海外のスターや、数々の傑作で知られる人気監督が舞台挨拶に立つことでも注目の「特別招待作品」。
25日(火)は『Pina/ピナ・バウシュ 踊り続けるいのち』が上映され、『ベルリン・天使の詩』『ブエナ・ビスタ・ソシアル・クラブ』の名匠ヴィム・ヴェンダース監督が登壇しました。
『Pina~』は、ダンスと演劇の境界を軽やかに取り払って世界中を魅了し続けながら、2009年6月にこの世を去った天才舞踊家ピナ・バウシュの世界を、旧友であったヴェンダース監督が、アート系映画としては世界初となる3D映画として映像化したもの。「1985年に彼女の作品と出会い“こんなにも美しいものは他にはない”と、一夜にして人生が変わりました。“なぜこれを映画にしたいのか?”という理由などなく、ただ作りたいと思い続けてきました」という作品です。
「これから皆さんを、東京からドイツの小さな町……ピナが40年来活動した町へと連れて行きます」と挨拶したヴェンダース監督は、感銘を受けた翌朝に実際にピナさんに会い、「ぜひあなたの作品を映画にさせてほしい」と伝えて以来のことを振り返ります。
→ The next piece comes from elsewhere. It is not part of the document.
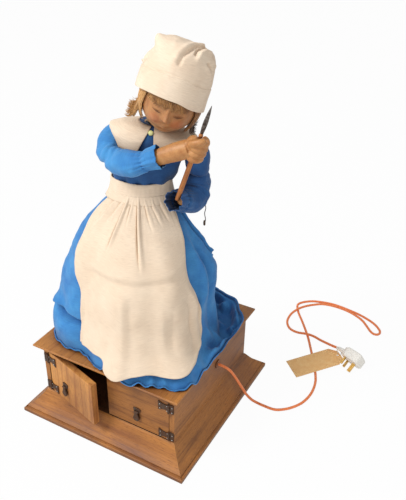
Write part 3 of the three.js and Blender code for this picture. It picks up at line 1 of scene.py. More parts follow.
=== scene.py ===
# %% [markdown]
# # An automaton doll on its cabinet
# The real object is a dressed figure on a pine cabinet. A motor inside turns two cams, which lift the
# arms and nod the head. The solids of every part come from a CAD model, which is loaded here as a fixed
# frame. Blender's share is what CAD does badly: cloth, hair, skin, wood grain, and the light on them.

# %% Load the frame
import math

import bpy
import numpy as np
from mathutils import Matrix, Vector, noise


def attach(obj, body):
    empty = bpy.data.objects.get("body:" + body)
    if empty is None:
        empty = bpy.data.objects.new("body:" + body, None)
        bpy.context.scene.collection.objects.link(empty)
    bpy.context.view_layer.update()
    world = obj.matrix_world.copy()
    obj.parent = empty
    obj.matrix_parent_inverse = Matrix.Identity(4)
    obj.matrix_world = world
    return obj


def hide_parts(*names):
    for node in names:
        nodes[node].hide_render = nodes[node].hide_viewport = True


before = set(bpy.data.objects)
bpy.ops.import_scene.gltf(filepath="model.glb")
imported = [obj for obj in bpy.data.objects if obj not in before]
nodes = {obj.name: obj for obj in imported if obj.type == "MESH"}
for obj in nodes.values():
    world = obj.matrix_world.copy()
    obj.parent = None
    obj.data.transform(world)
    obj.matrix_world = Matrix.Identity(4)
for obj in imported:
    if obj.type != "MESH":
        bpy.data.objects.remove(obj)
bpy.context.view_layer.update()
mm = 0.001

# %% [markdown]
# The photograph looks down on the cabinet's front from the right. The view's angles, lens and place were
# found by fitting the corners of the square plinth, so the camera only repeats them. A small roll
# completes it.

# %% Camera
view_turn = math.radians(27.924)
view_height = math.radians(30.975)
view_roll = math.radians(1.386)
camera_data = bpy.data.cameras.new("photo_camera")
camera_data.lens = 46.48
camera_data.sensor_width = 36
camera_data.clip_start = 0.05
camera = bpy.data.objects.new("photo_camera", camera_data)
bpy.context.scene.collection.objects.link(camera)
towards_viewer = Vector((
    math.sin(view_turn) * math.cos(view_height),
    -math.cos(view_turn) * math.cos(view_height),
    math.sin(view_height),
))
level_right = Vector((math.cos(view_turn), math.sin(view_turn), 0))
level_up = towards_viewer.cross(level_right)
picture_right = level_right * math.cos(view_roll) + level_up * math.sin(view_roll)
picture_up = level_up * math.cos(view_roll) - level_right * math.sin(view_roll)
camera_place = (0.6219, -0.9311, 1.0398)
camera_turn = Matrix((picture_right, picture_up, towards_viewer)).transposed().to_4x4()
camera.matrix_world = Matrix.Translation(camera_place) @ camera_turn
bpy.context.scene.camera = camera
print("camera at", tuple(round(v, 3) for v in camera.location))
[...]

「彼女は会うたびに私に『映画を作りましょう』と熱心に言ってくれたのですが、私は逆に彼女の作品世界……それは観る者にその良さがどんどん蔓延していくようなものなのですが、それをどうやって映像化すればいいのかで悩んでしまったんです。どんなツールや演出術をもってしても、映画にできない。私と映像化の間に大きな壁があったわけなんです。なにかヒントがないかとあらゆるダンス映画を観ましたが、そこにも答えはありませんでした。彼女はずっと待っていてくれました。彼女が片方の眉を上げるゼスチャーで『(準備はできた?)』と聞くと、私は肩をすくめて『(まだ見つからない)』と答える。20年が経っていました」
そんな時に出会ったのが「最新のデジタル3D映画『U23D』だった」と監督は語ります。「これが答えだ! この方法なら、舞踊を捉えるのに必要な周りの空間まで撮影できる。まさに私に用意された“秘密兵器”だと思いました」という監督は、「エンドクレジットまで待ちきれなくて、その場ですぐにピナに『見つかったよ』と電話しました」とのこと。
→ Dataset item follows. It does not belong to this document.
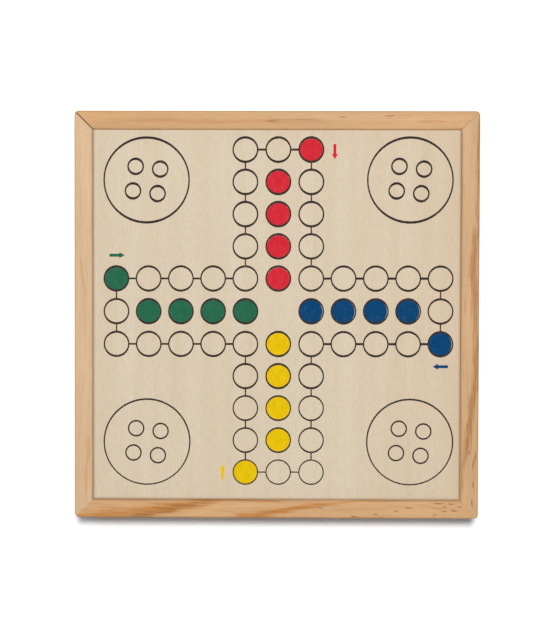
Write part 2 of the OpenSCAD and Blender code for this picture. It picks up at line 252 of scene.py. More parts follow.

その後、監督とピナさんは2年をかけて周到な準備を行なうのですが、いよいよ撮影が開始される2ヵ月前に、そのピナさんは亡くなられます。あまりの急逝に「誰も心の準備ができていませんでした」と振り返る監督は、その大きな喪失感から「映画化をあきらめました」と明かします。「しかし、彼女のダンサーたちは踊ることをやめなかった。この作品ができたのは、彼らのおかげ。ダンサーたちの決意に私が触発されたのです」と、映画が完成した理由を語りました。
また、ヴェンダース監督は、当日会場を訪れていた、本作に参加したダンサーのご主人や、楽曲を提供している音楽家の三宅純さんを紹介。親日家でもある穏やかな人柄で、会場をあたたかい雰囲気に包みました。
なお、ヴェンダース監督には、東京国際映画祭のほかに重要な目的がありました。
それは3月11日の大地震で大きな被害を受けた東北の映画館との約束を果たすことです。震災後世界中の映画監督に呼びかけた応援に、ヴェンダ ース監督は下記のメッセージを送りました。
「日本映画の巨匠達から多くを得て学んだ映画人として、そして日本文化の熱狂的なファン 、友人として、日本を襲った困難に対してこれ以上ないほど打ちのめされています。
他の多くの人たちと同様に、なすす べもなくテレビを見ながら、自分には何ができるのだろうかと自問しています。映画には癒す力があるはずです!よって、私はここで東北と関東 の映画館の皆さんにお約束します。可能な限り早くそちらに行って、映画を上映し(もちろん無料で)、地域の観客のみなさんと語りあおうと思 います。その時まで、みなさんのことを想っています。」